Gotta watch the therms on re-entry, though.
 
You know, I've discovered something neato: Two command pods with a structural section between them (e.g. the Mk1 structural fuselage) can in fact reenter, from orbit, and splash down safely. Without the use of wings, heatshields, or parachutes. :D

Gotta watch the therms on re-entry, though.
Yeah, this new version really made hosting easier to deal with. I was testing sandbox and was able to rebuild a plane with no wings, only airbreaks that run off a double rapier engine that can go stupid fast in atmosphere now without burning up!
 


Pure stock, and it goes to orbit too. Because sometimes, you just need to launch an entire mining rig using a SSTO... (It wieghs 32 tons!)
 
just a little something I've been working on:

the Ill-fated MK-I, which suffered several mishaps with its launch vehicle, finally managed orbit, and subsequently discovered that someone forgot to bolt on the the ordered RCS thrusters. Milov Kermin bravely volunteered to be left in orbit until a rescue could be arranged, pending the development of a grapping claw that does not compromise the pressure hull. Kervo Kermin and Mikal Kerman successfully splashed down some hours later.
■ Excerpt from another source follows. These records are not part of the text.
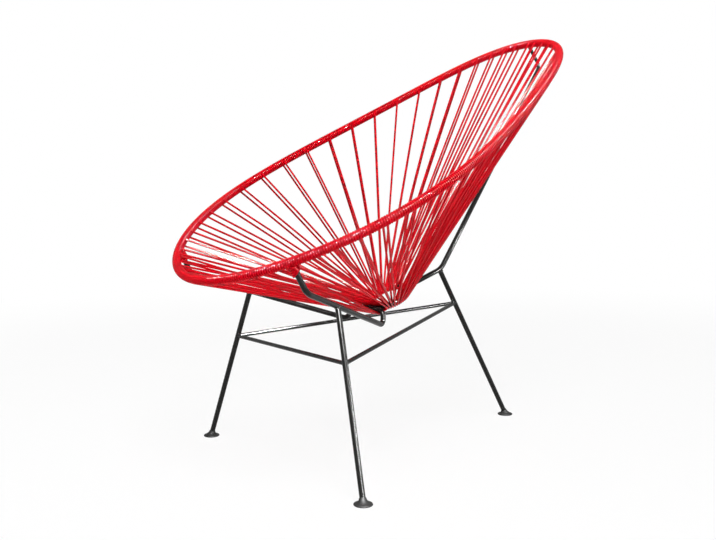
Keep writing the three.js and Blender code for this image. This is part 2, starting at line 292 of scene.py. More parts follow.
# Sweeps a round section along a curve, smooth but for the edges of its flat ends.
def sweep(sheet, given, curve, thickness):
    circle = sheet.node("GeometryNodeCurvePrimitiveCircle", None, {
        "Resolution": given["Sides"], "Radius": given["Radius"]})
    tube = sheet.node("GeometryNodeCurveToMesh", None, {
        "Curve": curve, "Profile Curve": circle, "Scale": thickness, "Fill Caps": True})
    whole = sheet.node("GeometryNodeRealizeInstances", None, {"Geometry": tube})
    smooth = sheet.node("GeometryNodeSetShadeSmooth", {"domain": "FACE"}, {"Geometry": whole})
    bend = sheet.node("GeometryNodeInputMeshEdgeAngle")
    edge = sheet.node("FunctionNodeCompare", {"operation": "GREATER_THAN"}, {
        0: bend, 1: sharpAngle})
    sharp = sheet.node("GeometryNodeSetShadeSmooth", {"domain": "EDGE"}, {
        "Geometry": smooth, "Selection": edge, "Shade Smooth": False})
    painted = sheet.node("GeometryNodeSetMaterial", None, {
        "Geometry": sharp, "Material": given["Finish"]})
    sheet.node("NodeGroupOutput", None, {"Surface": painted})


def makeRodTree():
    sheet, given, curve = startTree("bent rod")
    sweep(sheet, given, curve, readFloat(sheet, "thickness"))
    return sheet.tree


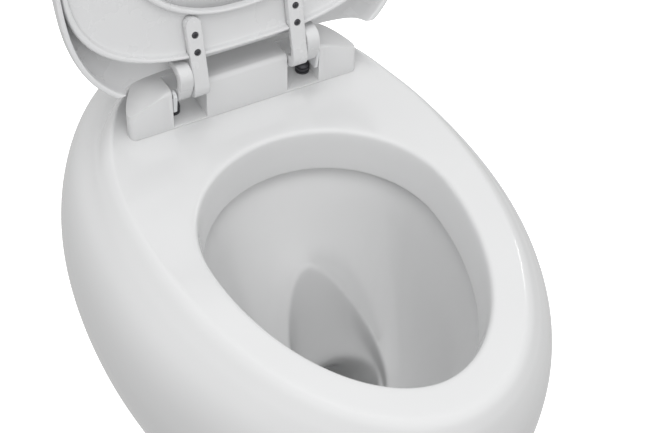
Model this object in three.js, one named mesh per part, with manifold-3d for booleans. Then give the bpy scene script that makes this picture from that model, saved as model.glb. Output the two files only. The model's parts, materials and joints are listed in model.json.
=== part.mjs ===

The MK-II successfully docked with Korvos Station, a long-term research and construction station.


With power brought online and the station fully pressurized, mission commander Gulman Kerman inflates the station's construction dock.

Engineer Gulby Kerman conducts a short EVA to inflate the station's workshop modules.

Everything looks good so far...

Both workshops are now inflated. now to get the rest of the crew up here...
 
some more of "I fucking love Tantares":

Munar surveyor- I built two, burned one each to the Mun and Minmus. does Resource, Multi-spectral, and SAR scans, and has enough fuel to insert to either Minmus or the Mun, then fiddle with orbits for optimal scanning. I coulda tacked on the lowres radar (I'll likely do that for probes to the outer planets or a Duna mission) but didn't need it in this case.

also, I experimented with MOLE. Wet Labs are great, and the 'Big K' lets me get a three-seater pretty early.

Munar MOLE wetlab (currently full of fuel) with orbital science ring and return modulefor the 'Big K' three-seater (a K2 pod with a Backseat)


on approch...

with all experiments completed, the Return Module undocks from the lab and begins the trip back to kerbin.
After a successful reentry, the 'big K' command pod cruses to splashdown on it parachutes.
 
so I figured out this whole Kerbalx thing. I've put a couple arrangements that I end up using a lot up for my own use, but also threw up an updated version of the Pooka and a GOTTAGOFAST jet.

Pooka M2. stable AF, I got up to 7x timewarp before suffering RUD.


the Super Sparrow OTOH is a hypersonic single-seater jetplane. note that it's quite fliphappy, even on takeoff, but once you get it going in nice, straight lines it's SO SPEEDY.
and that's without turning on the afterburners.
note- attempting to change course at anything over half-throttle may result in losing a wing. it's a bit finicky.
 
more of me faffing about with planes instead of doing Science:

Perigine Nuclear Jet. radiation? heh, whatever.